Doch auch in profaneren Kreisen und Situationen sind Visitenkarten nach wie vor unentbehrlich. Kaum eine geschäftliche Zusammenkunft, und mag sie noch so locker ablaufen, in der nicht irgendwann er in die Brust- oder sie in die Handtasche greift und ein Kärtchen zückt.

Aber wie kann das überhaupt noch sein, heutzutage, im digitalen Zeitalter, wo man Geschäftskontakte ratzfatz über Netzwerke wie LinkedIn oder Xing einsehen und austauschen kann, wo nur noch gewischt und getippt wird, wo alles Papierene und Gedruckte wie von gestern wirkt? Weil Visitenkarten einen zeitlosen Charme haben. Sie zu reichen, ist ein diskreter Akt. Er ersetzt die heikle Frage nach der genauen Position in der Firma, die Antwort liegt sogleich buchstäblich auf der Hand - genauso wie der akademische Grad und die Schreibweise des Namens.

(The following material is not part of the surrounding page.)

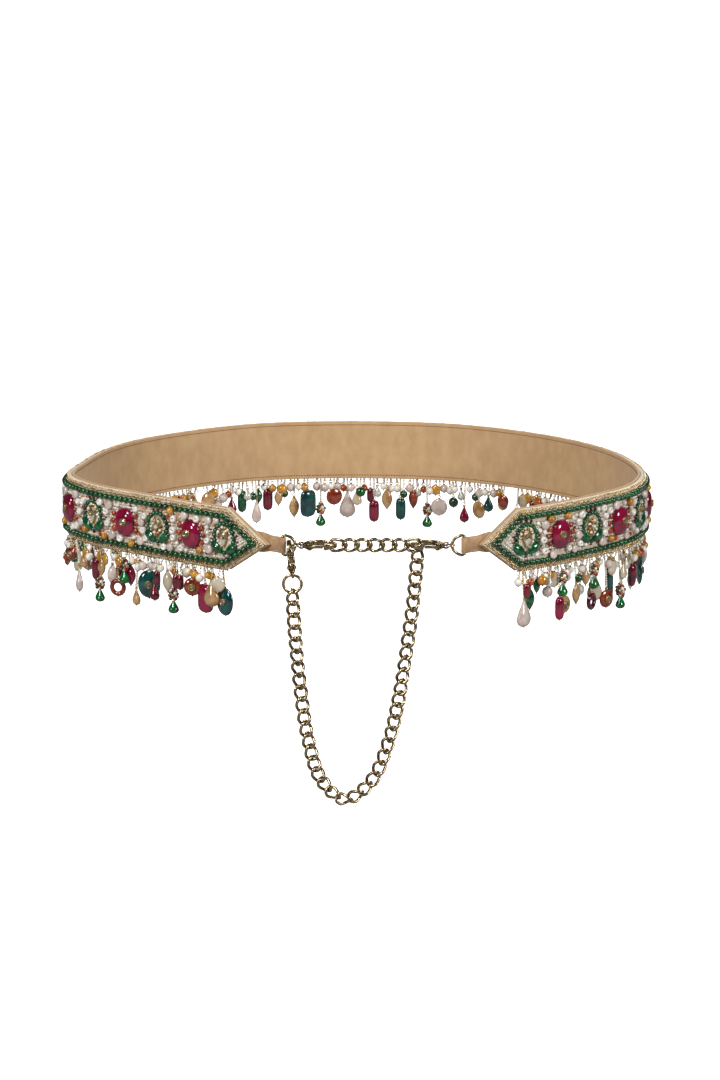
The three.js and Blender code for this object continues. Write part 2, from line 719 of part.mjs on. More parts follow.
let face = solid(sweep(faceSection));
for (const cut of chevronCuts(2 * faceHalf, FACE_EDGE)) face = face.subtract(cut);
add("face_panel", shown(face), CREAM);
const rowSeat = faceOutside + CLEARANCE / 2;
add("green_bead_row", shown(solid(laidRow(greenRoute(), ROW_WIDTH, rowSeat, rowSeat + ROW_HEIGHT, 0.55))), GREEN_BEAD);

// Stones: each motif sits on the facet that its own middle falls in.
const evenCorners = Array(CABOCHON_FACETS).fill(1);
for (let i = 0; i < MOTIF_COUNT; i++) {
  const facet = 1 + 2 * i;
  const middle = (band.at[facet] + band.at[facet + 1]) / 2;
  const isFlower = i % 2 === 0;
  const name = (isFlower ? "flower_" : "cabochon_") + String(Math.floor(i / 2) + 1).padStart(2, "0");
  const shape = isFlower
    ? setStone(FLOWER_RINGS, FLOWER_WIDTH, FLOWER_HEIGHT, FLOWER_RISE, PETALS)
    : setStone(CABOCHON_RINGS, CABOCHON_WIDTH, CABOCHON_HEIGHT, CABOCHON_RISE, evenCorners);
  const mesh = add(name, shown(solid(shape)), isFlower ? KUNDAN : MAGENTA);
  mesh.applyMatrix4(frame(facet, place(middle, 0, rowSeat)));
}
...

Die beiläufige Art der Kommunikation

"Visitenkarten ermöglichen es, auf sehr schnelle und beiläufige Art zu kommunizieren und viele Informationen gleichzeitig zu geben und zu bekommen", erklärt Ludwig Eichinger, "ohne sich aufzudrängen und ohne penetrant sagen zu müssen: Notieren Sie sich mal meine Adresse." Eichinger ist Germanist an der Universität Mannheim und Direktor des Instituts für Deutsche Sprache in Mannheim. Zu seinen Studien zählen auch die kulturellen Aspekte der im Durchschnitt 85 mal 45 Millimeter großen Kärtchen.

Die Spuren des digitalen Zeitalters

Sie bleiben ein gefragter Bestandteil des Geschäftslebens. Der Kommunikationsdesigner Peter Ostenrieder, der in seiner Agentur im oberbayerischen Peiting auch Visitenkarten entwirft, kann das bestätigen: Die Auftragslage sei seit Jahren stabil.

Trotzdem hinterlässt das Digitalzeitalter seine Spuren auch auf den bedruckten Kärtchen - einfach weil der vernetzte Mensch aus immer mehr einzelnen Kontaktdaten besteht, was den Gestaltern wiederum immer mehr Kopfzerbrechen bereitet: "Früher gab es nur Postadresse und Telefonnummer", sagt Ostenrieder, "inzwischen gibt es Angaben zu E-Mail und allen möglichen sozialen Netzwerken." All diese Einzeldaten muss er nun irgendwie gut lesbar und übersichtlich unterbringen.